Schlichtkrull, who performed in the piece, said she was able to get what the choreographer, Sumerfield, conveyed to the group performing her piece.
“Once we learned more choreography for it, she wanted it to be about her and a representation of her mind and her thinking pattern,” Schlichtkrull said.
Schlichtkrull, like Weisman, was seeing the different dance sections as parts of the brain. One area was the heartbeat and breathing, the other areas being the thinking process and thoughts acted out, which is similar to what Weisman was able to see within the dance.
The Spring Dance Concert will be followed by the dance and movement studies minor concert on Saturday, April 14 at 7 p.m. in the Montgomery Gymnasium. The upcoming concert gives dance minors the opportunity to choreograph a dance piece and to see it performed on a stage. The name of the concert is “The Game of Life”, which relates to the dance pieces in some ways, though you would have to go to the concert to fully understand the theme.
“The dance minors try to explore their own more abstract expression work … it’s a little bit different from what they might choreography for Orchesis,” Weisman said.
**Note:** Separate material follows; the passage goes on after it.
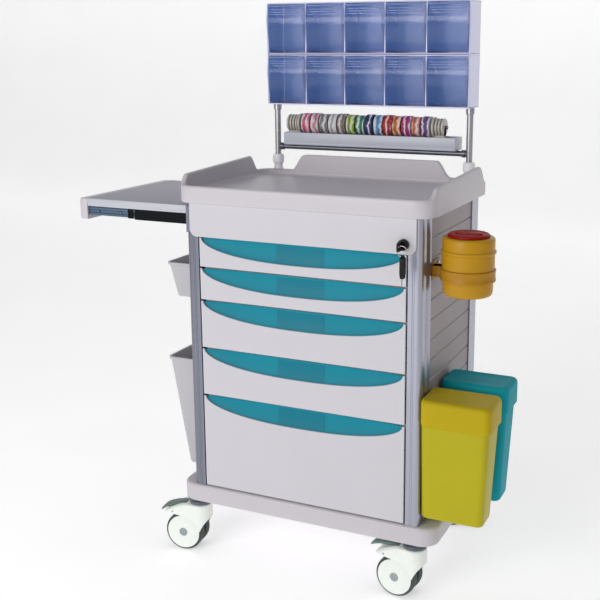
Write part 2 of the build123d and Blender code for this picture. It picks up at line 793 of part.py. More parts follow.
def caster_plate():
    """Top plate with the swivel head below it, bored for the fork's stem."""
    with BuildPart() as plate:
        with BuildSketch(Plane.XY.offset(base_bottom - plate_thickness)):
            RectangleRounded(plate_size, plate_size, 6)
        extrude(amount=plate_thickness)
        with BuildSketch(Plane.XY.offset(swivel_bottom)):
            Circle(head_radius)
        extrude(amount=base_bottom - plate_thickness - swivel_bottom)
        with BuildSketch(Plane.XY.offset(swivel_bottom)):
            Circle(stem_radius + stem_play)
        extrude(amount=10, mode=Mode.SUBTRACT)
    return plate.part


def caster_fork(pedal_pocket):
    """Hooded swivel fork: stem, hood over both wheels and the middle web that carries the axle."""
    side_view = Plane(origin=(0, fork_half_width, 0), x_dir=(1, 0, 0), z_dir=(0, -1, 0))
    with BuildPart() as fork:
        with BuildSketch(side_view):
            with BuildLine():
                Polyline((fork_half_width, hood_bottom), (fork_half_width, fork_top), (-30, fork_top))
                Spline((-30, fork_top), (hood_tail, 98), tangents=[(-1, 0), (-1, -0.8)])
                Polyline((hood_tail, 98), (hood_tail, hood_bottom), (fork_half_width, hood_bottom))
            make_face()
        extrude(amount=2 * fork_half_width)
        with BuildSketch(Plane.XY.offset(hood_bottom)):
            with Locations((hood_tail / 2, 0)):
                Rectangle(-hood_tail, 2 * fork_half_width)
            Circle(fork_half_width)
        extrude(amount=fork_top - hood_bottom, mode=Mode.INTERSECT)
        for low, high in ((web_half, fork_half_width - 1.6), (1.6 - fork_half_width, -web_half)):
            with BuildSketch(Plane(origin=(-caster_trail, high, wheel_radius), x_dir=(1, 0, 0), z_dir=(0, -1, 0))):
                Circle(wheel_radius + 3)
            extrude(amount=high - low, mode=Mode.SUBTRACT)
        with BuildSketch(Plane(origin=(0, web_half, 0), x_dir=(1, 0, 0), z_dir=(0, -1, 0))):
            with BuildLine():
                Polyline((-caster_trail - 9, wheel_radius), (-caster_trail - 30, hood_bottom + 2),
                         (10, hood_bottom + 2), (-caster_trail + 9, wheel_radius))
                RadiusArc((-caster_trail + 9, wheel_radius), (-caster_trail - 9, wheel_radius), 9)
            make_face()
        extrude(amount=2 * web_half)
        with BuildSketch(Plane.XY.offset(fork_top)):
            Circle(stem_radius)
        extrude(amount=9)
        with BuildSketch(Plane(origin=(-caster_trail, web_half, wheel_radius), x_dir=(1, 0, 0), z_dir=(0, -1, 0))):
            Circle(axle_radius + stem_play)
        extrude(amount=2 * web_half, mode=Mode.SUBTRACT)
        if pedal_pocket:
            with BuildSketch(Plane(origin=(0, pedal_half_width + 1, 0), x_dir=(1, 0, 0), z_dir=(0, -1, 0))):
                with BuildLine():
                    Polyline((-30, fork_top + 1), (-30, 103.5), (-46, 103.5), (-98, 95.5), (-98, fork_top + 1),
                             (-30, fork_top + 1))
                make_face()
            extrude(amount=2 * (pedal_half_width + 1), mode=Mode.SUBTRACT)
            with BuildSketch(Plane(origin=(pedal_pivot_s, 22, pedal_pivot_z), x_dir=(1, 0, 0), z_dir=(0, -1, 0))):
                Circle(pedal_pin + stem_play)
            extrude(amount=44, mode=Mode.SUBTRACT)
    return fork.part


def wheel_ring(start, outer, inner):
    with BuildPart() as ring:
        with BuildSketch(Plane(origin=(-caster_trail, start, wheel_radius), x_dir=(1, 0, 0), z_dir=(0, 1, 0))):
            Circle(outer)
            Circle(inner, mode=Mode.SUBTRACT)
        extrude(amount=wheel_width)
        if outer == wheel_radius:
            fillet(ring.edges().filter_by(GeomType.CIRCLE).sort_by(SortBy.RADIUS)[-2:], radius=3)
    return ring.part


def caster_wheel():
    """Axle, two hubs and two tyres, all turning together."""
    with BuildPart() as axle:
        with BuildSketch(Plane(origin=(-caster_trail, -24, wheel_radius), x_dir=(1, 0, 0), z_dir=(0, 1, 0))):
            Circle(axle_radius)
        extrude(amount=48)
    pieces = [axle.part]
    for start in (wheel_inner, -wheel_inner - wheel_width):
        pieces.append(wheel_ring(start, rim_radius, axle_radius))
        pieces.append(wheel_ring(start, wheel_radius, rim_radius))
    return pieces


def brake_pedal(tilt):
    """Rounded bar hinged in the hood, drawn level and turned down by tilt degrees."""
    with BuildPart() as pedal:
        with BuildSketch(Plane(origin=(0, pedal_half_width, 0), x_dir=(1, 0, 0), z_dir=(0, -1, 0))):
            with BuildLine():
                Polyline((-36, 117), (-102, 117), (-106, 113), (-106, 103), (-98, 103), (-96, 110),
                         (-44, 110), (-42, 108), (-36, 108), (-36, 117))
            make_face()
        extrude(amount=2 * pedal_half_width)
        fillet(pedal.edges().filter_by(Axis.Z), radius=2)
        with BuildSketch(Plane(origin=(pedal_pivot_s, 21, pedal_pivot_z), x_dir=(1, 0, 0), z_dir=(0, -1, 0))):
            Circle(pedal_pin)
        extrude(amount=42)
    pivot = Axis((pedal_pivot_s, 0, pedal_pivot_z), (0, -1, 0))
    return pedal.part.rotate(pivot, tilt)


def at_spot(shape, spot):
    """Turn a caster piece drawn with its trail along -X, and stand it on its swivel axis."""
    x, y, trail_direction = caster_spots[spot]
    return shape.moved(Location((trolley_x + x, trolley_y + y, 0), (0, 0, trail_direction - 180)))


plate = caster_plate()
save_group("caster_plates", *[at_spot(plate, spot) for spot in caster_spots])
forks = {True: caster_fork(True), False: caster_fork(False)}
wheel = caster_wheel()
for spot in caster_spots:
    save(at_spot(forks[spot in ("fl", "fr")], spot), f"caster_{spot}_fork")
    save_group(f"caster_{spot}_wheel", *[at_spot(piece, spot) for piece in wheel])

pressed_tilt, raised_tilt = 11, 0
save(at_spot(brake_pedal(pressed_tilt), "fl"), "brake_pedal_left")
save(at_spot(brake_pedal(raised_tilt), "fr"), "brake_pedal_right")


# ---------------------------------------------------------------- fasteners
def screw(plane, x, y, head):
    """Pan-head screw seen from outside: its head stands on the plane."""
    with BuildPart() as bolt:
        with BuildSketch(plane):
            with Locations((x, y)):
                Circle(head)
        extrude(amount=2.5)
        fillet(bolt.faces().sort_by(Axis(plane.origin, plane.z_dir))[-1].edges(), radius=1)
    return bolt.part


holder_face = facing_right(panel_outer + 3.5)
holder_mid_z = (holder_bottom + holder_top) / 2
rack_back_face = Plane(origin=(trolley_x, trolley_y + rack_back, 0), x_dir=(-1, 0, 0), z_dir=(0, 1, 0))
back_face = Plane(origin=(trolley_x, trolley_y + column_back - 4, 0), x_dir=(-1, 0, 0), z_dir=(0, 1, 0))
screws = [screw(holder_face, sharps_y + 38, holder_mid_z + offset, 3.5) for offset in (-12, 12)]
screws += [screw(rack_back_face, x, z, 4) for x in (-post_x + 12, post_x - 12)
           for z in (rack_bottom + 20, rack_bottom + 2 * row_height - 20)]
screws += [screw(back_face, x, z, 4) for x in (-240, 240) for z in (200, 420, 640, 790)]
save_group("fasteners", *screws)
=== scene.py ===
"""Medical drawer trolley: the looks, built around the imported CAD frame. Sizes are in millimetres from the trolley's
own centre line, as in the CAD; at() turns them into the shared frame in metres."""

import math

import bmesh
import bpy
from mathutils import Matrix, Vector


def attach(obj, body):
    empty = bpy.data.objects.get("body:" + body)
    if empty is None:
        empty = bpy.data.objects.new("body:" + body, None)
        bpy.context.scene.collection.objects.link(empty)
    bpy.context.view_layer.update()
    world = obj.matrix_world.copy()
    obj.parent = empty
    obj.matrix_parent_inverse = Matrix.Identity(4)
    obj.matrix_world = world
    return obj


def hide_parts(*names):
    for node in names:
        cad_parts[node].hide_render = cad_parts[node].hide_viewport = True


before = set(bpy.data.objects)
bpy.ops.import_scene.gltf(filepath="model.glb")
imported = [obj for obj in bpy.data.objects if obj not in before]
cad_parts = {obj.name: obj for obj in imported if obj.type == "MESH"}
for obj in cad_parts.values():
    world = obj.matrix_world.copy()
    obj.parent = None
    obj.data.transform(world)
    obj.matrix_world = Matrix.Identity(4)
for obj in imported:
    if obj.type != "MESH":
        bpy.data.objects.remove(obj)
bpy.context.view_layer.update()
scene = bpy.context.scene
SHIFT_X, SHIFT_Y = 81.5, 16.0
BASE_TOP, WORKTOP_BOTTOM, STACK_TOP = 180, 874, 796
COLUMN_IN, COLUMN_OUT, COLUMN_FRONT, COLUMN_BACK = 257, 289, -226, 195
RIB_STEP = 46
FRONT_HALF, DRAWER_FACE = 254, -228
POST_X, POST_Y, CROSSBAR_Z = 262, 188, 968
ROD_Y, ROD_Z, ROLLS_LEFT = 192, 1030, -186.0
WALL_X = 290.5  # side bins and boxes start here, clear of the columns
SHELF_FRONT, SHELF_BACK, SLIDE_Z = -203, 165, 831


def at(x, y, z):
    return Vector(((x + SHIFT_X) / 1000, (y + SHIFT_Y) / 1000, z / 1000))


# ------------------------------------------------------------------ materials
def new_material(name):
    material = bpy.data.materials.new(name)
    material.use_nodes = True
    tree = material.node_tree
    return material, tree, tree.nodes["Principled BSDF"]


def link(tree, a, b):
    tree.links.new(a, b)


def noise(tree, coords, scale, detail=3.0, rough=0.5):
    node = tree.nodes.new("ShaderNodeTexNoise")
    node.inputs["Scale"].default_value = scale
    node.inputs["Detail"].default_value = detail
    node.inputs["Roughness"].default_value = rough
    link(tree, coords, node.inputs["Vector"])
    return node.outputs["Fac"]


def ramp(tree, source, stops):
    node = tree.nodes.new("ShaderNodeValToRGB")
    elements = node.color_ramp.elements
    while len(elements) < len(stops):
        elements.new(0.5)
    for element, (place, colour) in zip(elements, stops):
        element.position = place
        element.color = (*colour, 1.0) if len(colour) == 3 else colour
    link(tree, source, node.inputs["Fac"])
    return node.outputs["Color"]


def emboss(tree, shader, height, strength, distance):
    relief = tree.nodes.new("ShaderNodeBump")
    relief.inputs["Strength"].default_value = strength
    relief.inputs["Distance"].default_value = distance
    link(tree, height, relief.inputs["Height"])
    link(tree, relief.outputs["Normal"], shader.inputs["Normal"])


def grey(value):
    return (value, value, value)


def scaled(colour, factor):
    return tuple(min(1.0, channel * factor) for channel in colour)


def linear(display):
    """Display values 0-255 to linear light."""
    return tuple(((c / 255 + 0.055) / 1.055) ** 2.4 if c > 10 else c / 3295 for c in display)


def moulded(name, display, rough=0.38, grain=900.0, bump=0.12, mottle=0.05, wear_and_highlight=0.25, coat=0.0, alpha=1.0,
            specular=0.5):
    """Moulded or painted surface: slow colour drift, fine grain in the gloss and the relief, lightened rubbed edges
    (on the bins a painted edge highlight).
    """
    material, tree, shader = new_material(name)
    colour = linear(display)
    coords = tree.nodes.new("ShaderNodeTexCoord").outputs["Object"]
    drift = noise(tree, coords, 7.0, 4.0)
    base = ramp(tree, drift, [(0.30, scaled(colour, 1 - mottle)), (0.70, scaled(colour, 1 + mottle))])
    geometry = tree.nodes.new("ShaderNodeNewGeometry").outputs["Pointiness"]
    # convex edges lightened: rubbed wear, and on the bins painted edge highlights
    edge = ramp(tree, geometry, [(0.53, grey(0.0)), (0.62, grey(wear_and_highlight))])
    mix = tree.nodes.new("ShaderNodeMixRGB")
    link(tree, edge, mix.inputs["Fac"])
    link(tree, base, mix.inputs["Color1"])
    mix.inputs["Color2"].default_value = (*scaled(colour, 1.22), 1.0)
    link(tree, mix.outputs["Color"], shader.inputs["Base Color"])
    smudge = noise(tree, coords, 28.0, 5.0, 0.65)
    gloss = ramp(tree, smudge, [(0.25, grey(max(0.04, rough - 0.03))), (0.75, grey(rough + 0.04))])
    link(tree, gloss, shader.inputs["Roughness"])
    emboss(tree, shader, noise(tree, coords, grain, 2.0), bump, 0.0006)
    shader.inputs["Specular IOR Level"].default_value = specular
    if coat:
        shader.inputs["Coat Weight"].default_value = coat
        shader.inputs["Coat Roughness"].default_value = 0.08
    if alpha < 1:
        shader.inputs["Alpha"].default_value = alpha
    return material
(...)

While the faculty members of the dance and movement studies program can help advise the minors, the concert is a chance for the dance minors to run their own show and dance performances from the beginning by themselves.
“It’s a performance that is completely student-run, the students are doing the lights [and] the sound, they have gotten the whole place ready. All the students have choreographed their own pieces and have asked other students to be apart of it,” Schlichtkrull said.
Similar to the Spring Dance Concert, the minor concert will give the students an opportunity to showcase what they have learned over the semester and express themselves in unique ways.
“We want art to be entertaining, but we also want it to be challenging and make people think in a new way. This is an opportunity for the students to explore their aesthetic experience or aesthetic process where they don’t have to feel like it’s the same kind of thing they would do for competition,” Weisman said.